Crying is the first stage in communication for babies. Different cries indicate needs and desires, but sometimes healthy babies cry for no apparent reason. The length of time babies cry varies widely. Most babies cry between one and three hours per day for the first six weeks of life. The length of time and the intensity of their cries increase until it peaks at about three months of age. Then, crying diminishes as babies learn to communicate through smiling, touching or babbling. Some babies cry excessively for no apparent reason and are difficult to soothe. These babies are often called colicky, but this usually decreases by about month five.

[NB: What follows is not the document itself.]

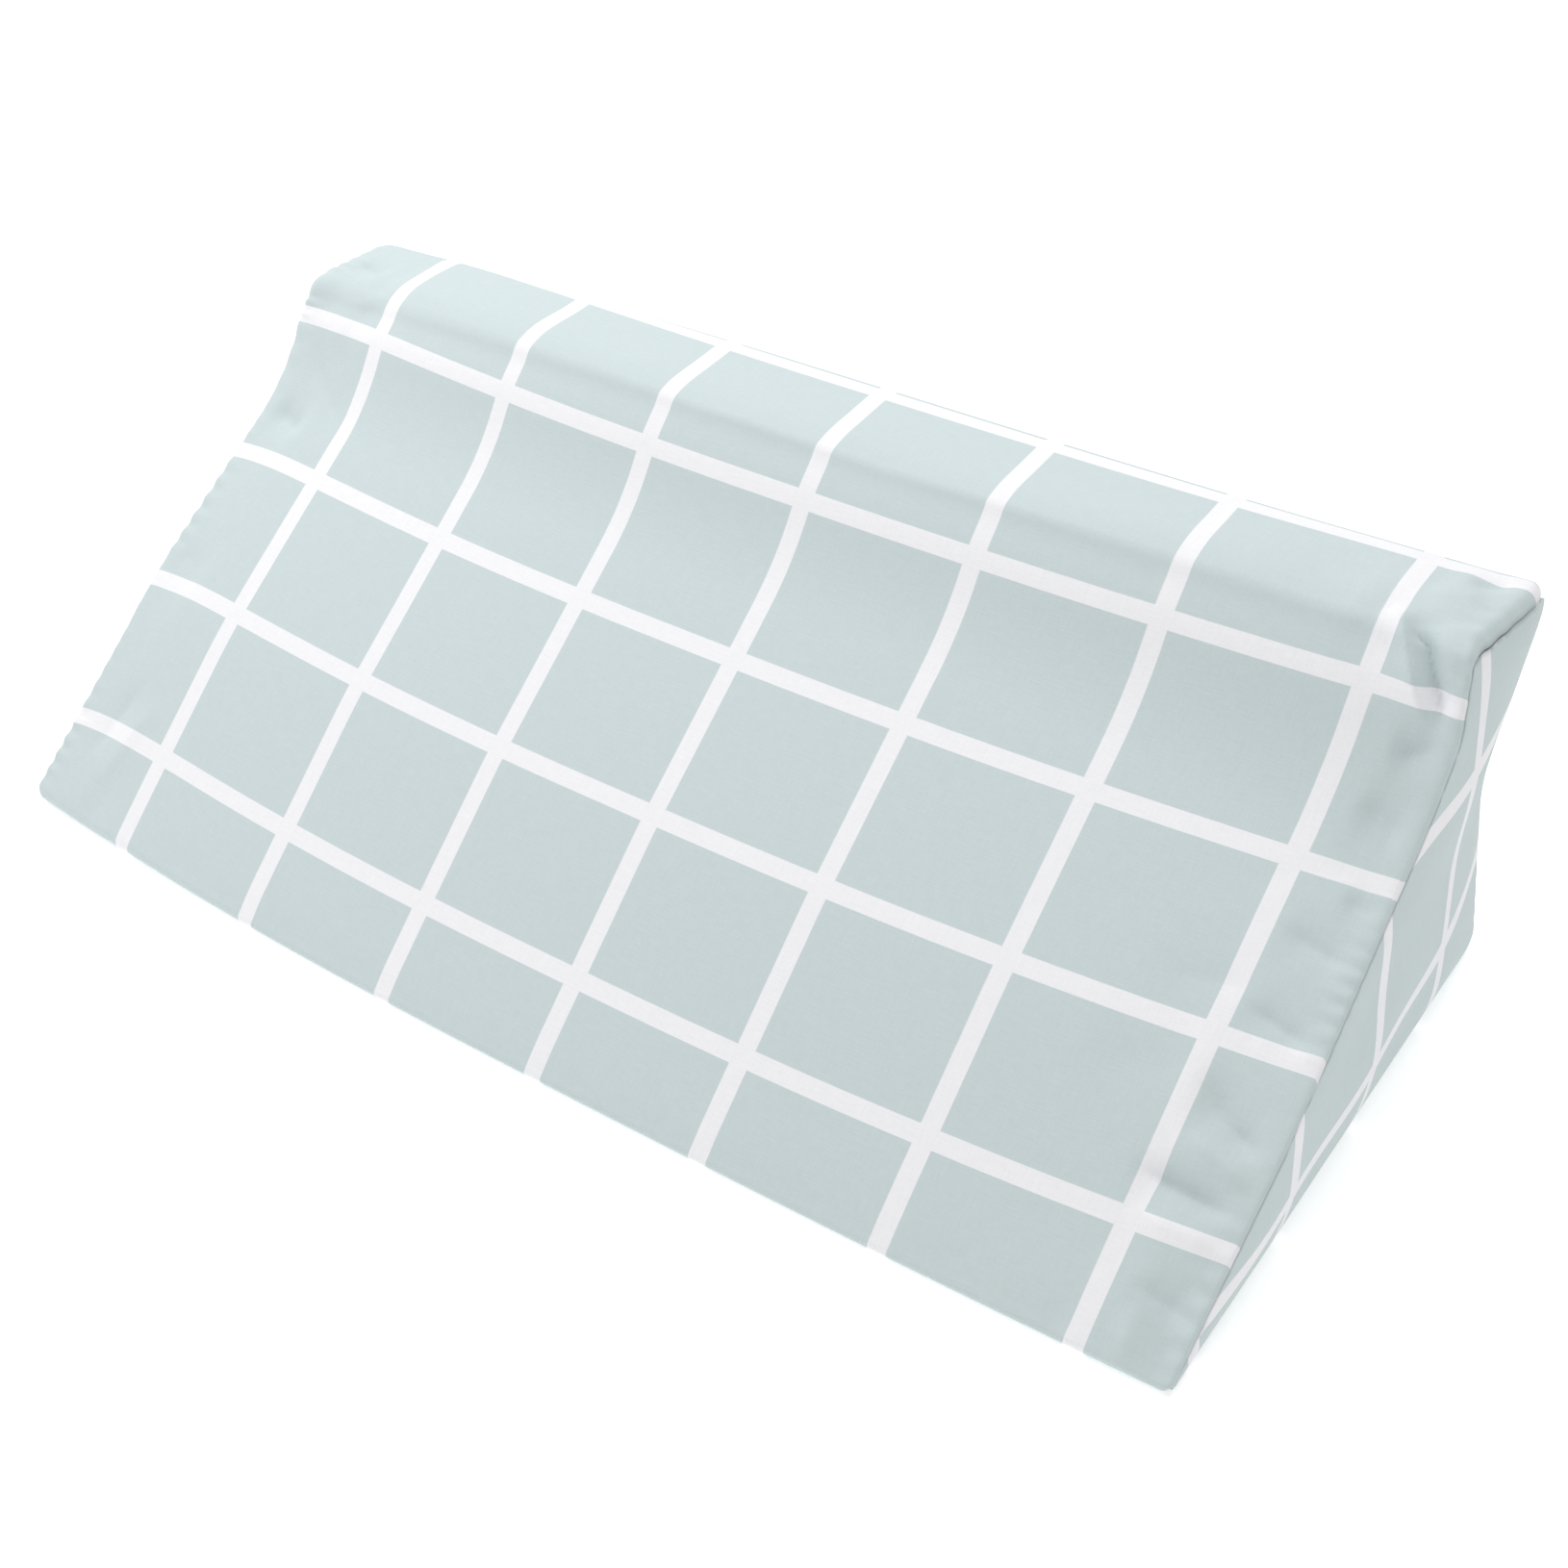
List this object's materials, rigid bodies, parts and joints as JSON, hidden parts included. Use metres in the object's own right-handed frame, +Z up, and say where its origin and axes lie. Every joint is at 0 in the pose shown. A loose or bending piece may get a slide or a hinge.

Babies begin to develop an emotional attachment to their primary caregiver by about six months of age. This process is known as “attachment.” Caregivers who are warm, responsive and sensitive to their children’s needs help them to build positive attachments and relationships. Children who trust at least one caregiver enjoy a personal sense of worth and a belief in others. They are self reliant, efficient, empathetic and competent from the toddler years to adolescence. If they remain attached to initial caregivers as they grow up, they will continue to build close relationships with others throughout life. Attachment relationships also provide children with an understanding and appreciation of their culture. Children with insecure attachments may suffer from conduct disorder, aggression, depression or anti-social behaviour later in life. Recent research also suggests that children who received mixed signals from caregivers (comforting and anger at the same time) face heightened risk for poor development.